The current account deficit hit 5.1 per cent of GDP in 2014, the largest in 60 years of comparable records. It is the amount the UK imports over what it exports, but also includes the net income earned on assets overseas. 

Current account deficits have to be financed, either by selling assets to foreigners or borrowing from abroad. If a country is suddenly unable to finance its current account deficit, it results in a sharp drop in the value of the currency followed by a short period of economic turmoil.
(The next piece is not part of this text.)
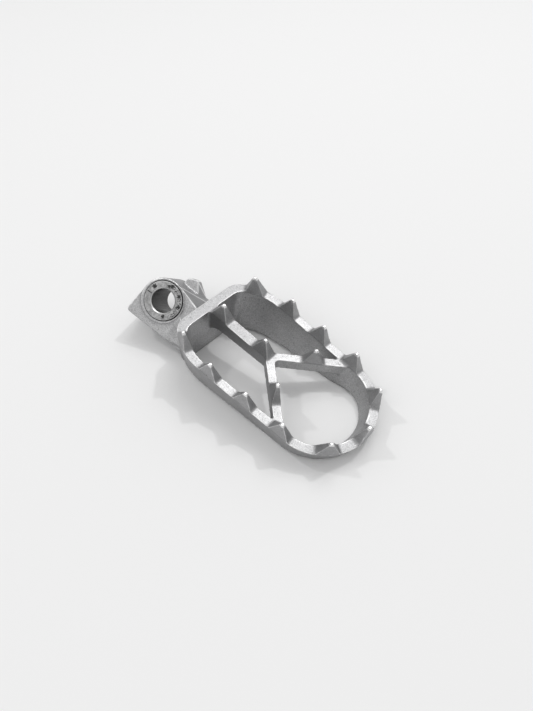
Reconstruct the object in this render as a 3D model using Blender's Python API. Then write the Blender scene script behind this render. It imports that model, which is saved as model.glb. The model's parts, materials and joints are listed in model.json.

But Kristin Forbes, a member of the Bank of England's monetary policy committee, said the UK faced less risk. 

Read more: UK's trade deficit with the EU swells to record level

"Sterling tends to depreciate during periods of heightened UK and global risk, and the interactions of weaker sterling with the UK’s international asset and liability positions can generate improvements in the UK’s international investment position and current account – even without any adjustment in trade," she told an audience at the Official Monetary and Financial Institutions Forum in London today.

"This automatic risk sharing tends to be larger during periods of heightened UK risk than after periods of heightened global risk, although it is unlikely that this situation could persist for an extended period of heightened UK uncertainty."

"Heightened domestic risk could reflect any increased uncertainty about the evolution of the UK economy or anything that makes UK consumers, businesses and investors in the UK more 'risk averse', including uncertainty in the run-up to any election or referendum." 

However, she said any risk sharing elements from the current account are unlikely to offset overall negative impacts on the economy from uncertainty. 

"This should not be taken to suggest that heightened domestic risk does not present any concerns for the broader UK economy.”

Read more: Does Britain have to leave the blue to get out of the red?

“Perhaps most important, the estimated magnitude of this potential risk sharing through international exposures is moderate and would be unlikely to fully counteract the many negative effects from increased uncertainty on the broader UK economy.”

The UK's suffered a so-called balance of payments crisis during the Suez Crisis in 1956, when international investors lost confidence in British assets, namely government debt. East Asia also suffered one in 1997. They tend only to occur when a country attempts to fix its currency's exchange rate.